Booktrackr Part IV - Our First Entity

So far, we’ve set up our project and added continuous integration and automated deployment to Heroku, which is swell, but Booktrackr still doesn’t, you know, actually do anything. So we should probably fix that.

We’re going to fix that by adding our first domain entity, a Book object, along with all of the scaffolding and boilerplate we need to actually persist it to the database. Speaking of the database, we’re going to migrate that from an in memory H2 database to a no kidding PostgreSQL database.

The amount covered per post will start to pick up now, and this post in particular is going to be a bit dense. I’m trying to try to hit the sweet spot between brevity and thoroughness. In the Resources section at the end of each post I’ll post links for further reading and a link to the pull request containing all changes discussed in the post.

Persistence

Hibernate and Postgres

Despite what the internet and NoSQL vendors would have you believe, relational databases are still a good choice as a persistence store to back a REST API. We’re going to use PostgreSQL as our database, and we’re going to use Hibernate by way of Spring Data to communicate with the database.

Hibernate is an implementation of the Java Persistence API (JPA) specification, which, loosely defined, is a specification for mapping rows in a relational database to Java classes. You can check out the Hibernate docs here, a JPA Tutotorial here, and the Spring Data JPA docs here.

Switching to Postgres

Right now our application uses the embedded H2 database. This is an in-memory database implemented in Java, so it’s convenient to develop with and works out of the box with Spring Boot as long as you have H2 on your classpath. The problem is that you would almost never want to use H2 in production. Moreover, it’s a generally accepted software development best practice to keep development and testing environments as similar to production as possible, and when you can. Since we’re going to use Postgres as our production database, we need to use it for development and testing as well.

Installing Postgres

You’ve got a few options when it comes to using Postgres…you can install it locally, use a service, or do what I prefer and use Docker.

Non-Docker Options

If you want to install Postgres onto your development computer, you can follow the instructions for downloading installing Postgres here. Right now, Heroku Postgres uses version 9.4.6, so get that if you can.

You can also use a cloud service like Amazon RDS or Elephant SQL if you’d like to avoid installing software.

Docker

Docker is software for running lightweight containers. What that means is beyond the scope of this series, but there are some nice advantages to using Docker. The principal advantage is that it makes it easy to run the identical version of a Docker container on your local machine, the continuous integration server, and production, which means you can be more confident that how your application runs locally is how it runs in production.

The easiest way to get started with Docker is to use the Docker Toolbox unless you develop on a Linux machine that can run containers directly.

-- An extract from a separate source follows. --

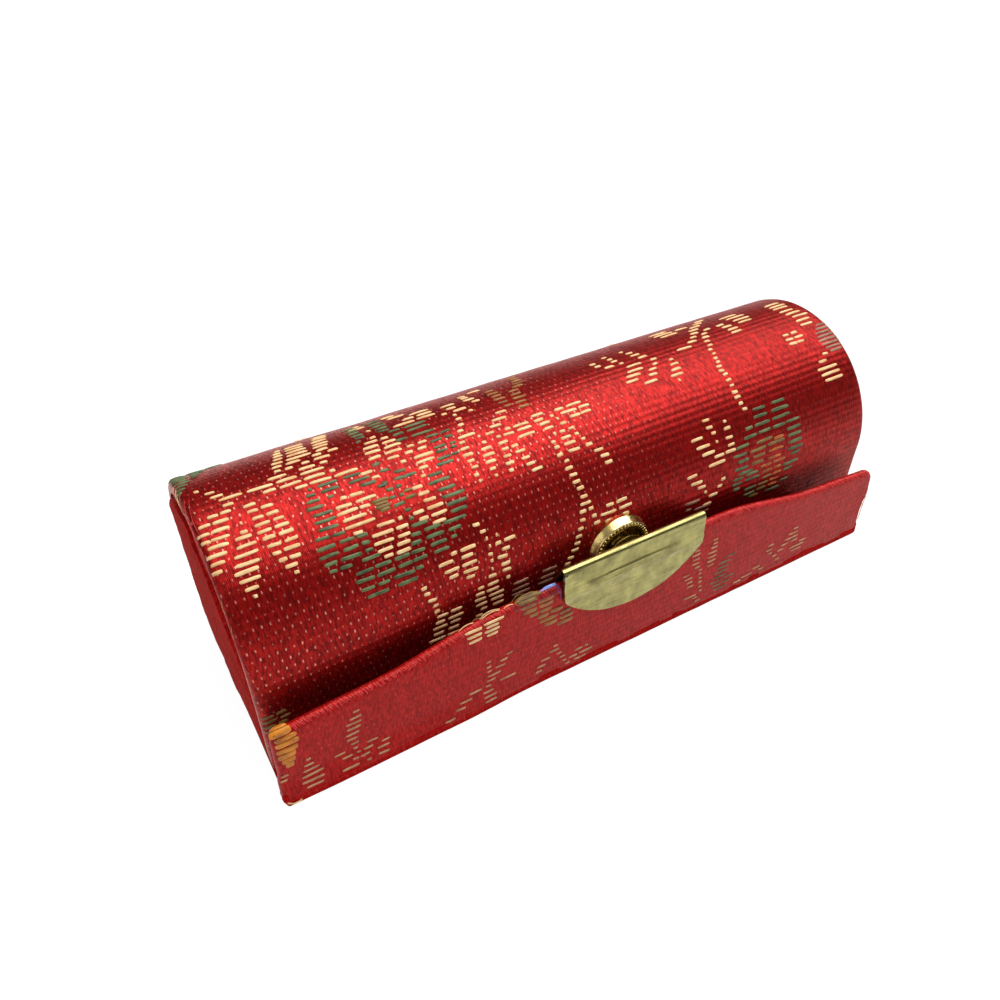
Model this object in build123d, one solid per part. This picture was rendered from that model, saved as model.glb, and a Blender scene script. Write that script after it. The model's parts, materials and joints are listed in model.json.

Go ahead and download and install the Docker Toolbox, and then use the Kitematic program to download a Postgres Docker Image. You’ll need to add a POSTGRES_USER, POSTGRES_PASSWORD, and POSTGRES_DB environment variables in the Kitematic console and start/restart the Postgres container.

Update build.gradle

We can change H2 driver dependency to the testCompile scope and add the Postgres driver in the compile scope in build.gradle:

compile('org.postgresql:postgresql:9.4.1208')
testCompile('com.h2database:h2:1.4.191')

That’s going to allow us to use Postgres for development but run the integration test suite against an embedded database, so the suite will run faster. Using a different database for testing is not ideal, and we’ll address that, but having some integration tests is still better than having none and we’ll update Travis CI to run our integration tests against Postgres later.

Updating Booktrackr Config for Postgres

In addition to replacing H2 with Postgres, we need to update our application’s configuration in order to be able to connect to our Postgres database.

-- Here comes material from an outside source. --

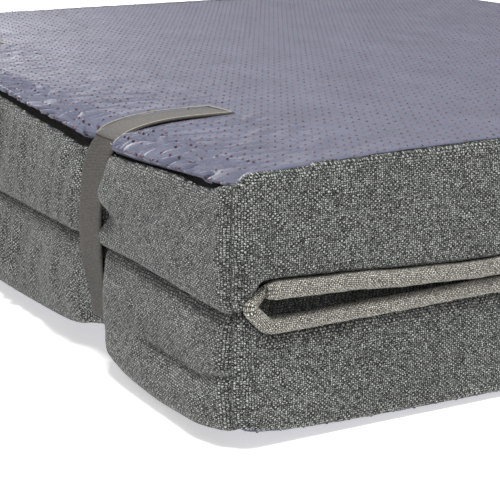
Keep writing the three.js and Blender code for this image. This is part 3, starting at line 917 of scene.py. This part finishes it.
def wall_surface(side, travel, share):
    """A wall's outer surface. Share runs from 0 at the dotted panel to 1 at the knee side."""
    place, out = outline_point(np.mod(travel, OUTLINE))
    x, y = place[..., 0], place[..., 1]
    on_hinge = hinge_share(place, out)
    slot = wall_edge(side, y)
    seam = seam_depth(side, x, y)
    start = height_of(side, slot * on_hinge + (seam + 0.35) * (1 - on_hinge))
    end = knee_edge(side, x, y, on_hinge)
    z = start + (end - start) * share
    tall = np.abs(end - start)
    from_start = share * tall
    from_knee = (1 - share) * tall
    depth = height_of(side, z)
    lip_in = 1.1 * quarter(1 - from_start / 2.6) + SEAM_TURN * np.exp(-from_start / 0.3) * (1 - on_hinge)
    at_crease = CREASE_TUCK[side] * quarter(1 - from_knee / 5)
    at_piping = PIPING_TUCK * quarter(1 - from_knee / 4)
    knee_in = at_crease * on_hinge + at_piping * (1 - on_hinge)
    belly = (WALL_BELLY + HINGE_BELLY * on_hinge) * np.sin(pi * share) ** 0.8
    wave = WALL_WAVE * ripples(travel, z, 46, 21 if side == "upper" else 22, slant=1.4)
    wave = wave * np.sin(pi * share)
    offset = belly + wave - lip_in - knee_in
    offset = offset + on_hinge * hinge_relief(side, y, z, depth, share)
    offset = offset - CORNER_PINCH * np.exp(-from_seam(travel) / 0.8) * ease(share, 0.0, 0.06)
    around = np.mod(travel + HALF_OUTLINE, OUTLINE) - HALF_OUTLINE
    x = x + out[..., 0] * offset
    y = y + out[..., 1] * offset
    return add_folds(("walls", side), share, around, x, y, z)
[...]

Update application.properties

Spring Boot supports a lot of options for external configuration, but I like to use YAML in order to be able to nest properties. So go ahead and rename application.properties to application.yml.

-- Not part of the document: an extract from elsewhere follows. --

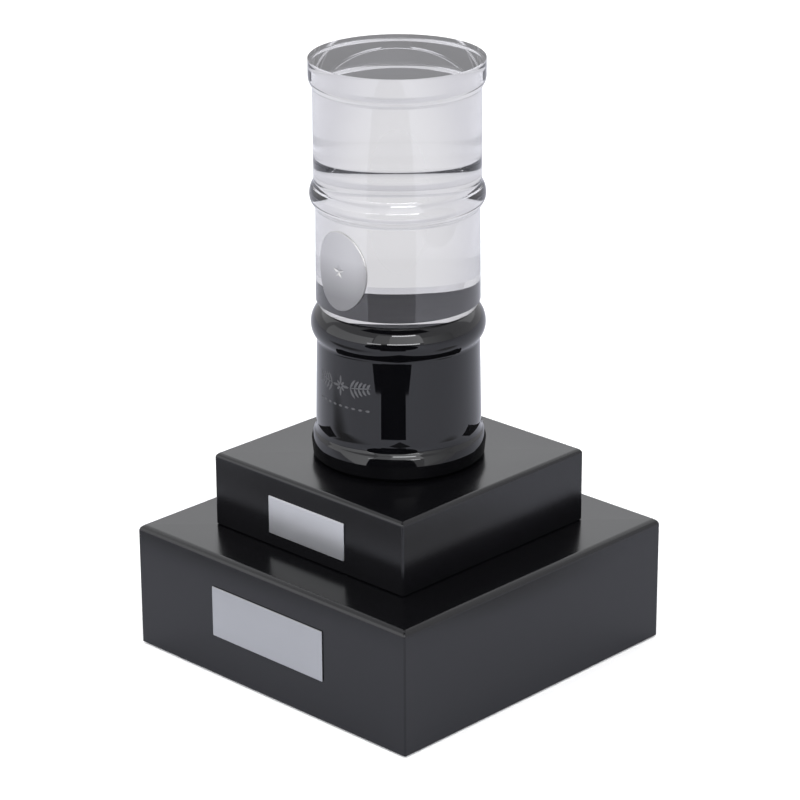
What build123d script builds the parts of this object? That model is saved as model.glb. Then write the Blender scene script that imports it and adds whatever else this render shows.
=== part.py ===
from build123d import *
import os

os.makedirs("parts", exist_ok=True)

# Column trophy, millimetres. +Z is up, the origin is the centre of the underside,
# and the engraved side with the nameplates faces -Y.

# ---- driving dimensions: plinth ------------------------------------------------
LOWER_SIDE = 150.0
LOWER_TOP_Z = 52.7
UPPER_SIDE = 105.0
UPPER_TOP_Z = 83.8
BOARD = 12.0  # thickness of the lower tier's boards
LOWER_EDGE_ROUND = 2.7
UPPER_EDGE_ROUND = 2.0
ARRIS = 0.8  # rounding of the vertical corners
SEAM_CHAMFER = 0.5  # lower edge of the upper tier
FELT = 0.8
FELT_INSET = 2.0
BASE_PANEL = 3.0
PANEL_GAP = 0.2
BLOCK_SIDE = 18.0
BLOCK_CHAMFER = 6.0

# ---- driving dimensions: column ------------------------------------------------
COLUMN_TOP_Z = 247.0
GASKET = 0.4
GASKET_RADIUS = 31.0
JOINT_Z = 147.1  # top of the black drum
BOND = 0.1
BOND_RADIUS = 30.6

FOOT_BASE_RADIUS = 34.5
FOOT_CHAMFER = 1.2
# Where the arcs of the foot's soft shoulder meet (radius, height), barrel first, wall last.
FOOT_SHOULDER = [
    (33.1, 101.5),
    (33.03, 98.6),
    (33.32, 95.6),
    (33.77, 94.65),
    (34.34, 93.45),
    (35.0, 90.6),
]
BARREL3_HIGH_RADIUS = 32.45
RING2_LOW_Z = 132.6
RING2_CROWN_Z = 139.6
RING2_RADIUS = 34.75
RING2_TOP_RADIUS = 30.9
COVE_SHARE = 0.3  # of each soft step, the part that is hollow

CLEAR_CHAMFER_TOP_Z = 149.6
CLEAR_CHAMFER_RADIUS = 31.4
BARREL2_LOW_RADIUS = 32.65
BARREL2_HIGH_RADIUS = 32.3
RING1_LOW_Z = 186.7
RING1_CROWN_Z = 192.9
RING1_HIGH_Z = 198.7
RING1_RADIUS = 34.6
BARREL1_RADIUS = 32.9
COLLAR_LOW_Z = 234.8
COLLAR_WALL_Z = 240.2
COLLAR_RADIUS = 34.5
RIM_BEVEL = 0.25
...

Now we need to actually add the connection info to the configuration file. We need to add a datasource URL and username and password info.

spring:
  datasource:
    url: ${BOOKTRACKR_DB_URL}
    username: ${BOOKTRACKR_DB_USERNAME}
    password: ${BOOKTRACKR_DB_PASSWORD}

Spring Boot will flatten the YAML into Java properties format it needs, e.g. spring.datasource.url. The values are environment variables. I like to put config in the environment for a couple of reasons:

  • It allows you to keep your configuration stored in source control without exposing any sensitive information
  • It explicitly documents what environment variables need to be set in order to run the application
  • Configuration is stored in the environment, so deploys can be identical across development, staging, test, and production environments.

On my machine, Kitematic’s IP address is 192.168.199.100, so the the BOOKTRACKR_DB_URL should be set to something like jdbc:postgresql://192.168.99.100:32785/db, depending on what port Kitematic has exposed on the Docker VM.

I’ve found it’s easiest to set the environment variables in the Run Configuration within IntelliJ and just run BooktrackrApp.main() directly from the IDE, but you’re welcome to set the environment variables in your ~/.bashrc and run the compiled JAR from the command line as well.

Adding a Test Configuration

If you tried to run the Gradle build or test tasks, you saw that our changes have broken the build. Specifically, they’re causing our one test to fail, which means that our Spring container is not starting.

This is happening because we’ve put Postgres on the classpath. Spring Boot sees this, and looks for Postgres connection information in the properties files. It sees that we have the spring.datasource.url property declared, but if there’s no value for ${BOOKTRACKR_DB_URL}, an exception occurs.

We can fix this temporarily by adding an empty src/test/resources/application.yml file, which overrides the application.yml in src/main/resources. That will cause Spring to use the embedded H2 database that’s on the test classpath for the integration tests and keep our tests passing for the time being.

Our First Entity

We’re not out of the proverbial woods with respect to configuration just yet, but we can finally do something that resembles application development. Since the application is named Booktrackr, it stands to reason that the first entity we create is a Book entity.

Here’s what our annotated Book class looks like:

@Entity
@Table(name = "book")
public class Book implements Serializable {

    private static final long serialVersionUID = 1L;

    @Id
    private Long id;

    @Column(nullable = false)
    private String title;

    @Column(nullable = false)
    private String author;

    @Column @Lob
    private String notes;

    // getters and setters ...

All of the annotations are from the javax.persistence package. This tells Hibernate what database table to find the data for Book classes in, the primary key of that table, and how to map Java class fields to database columns.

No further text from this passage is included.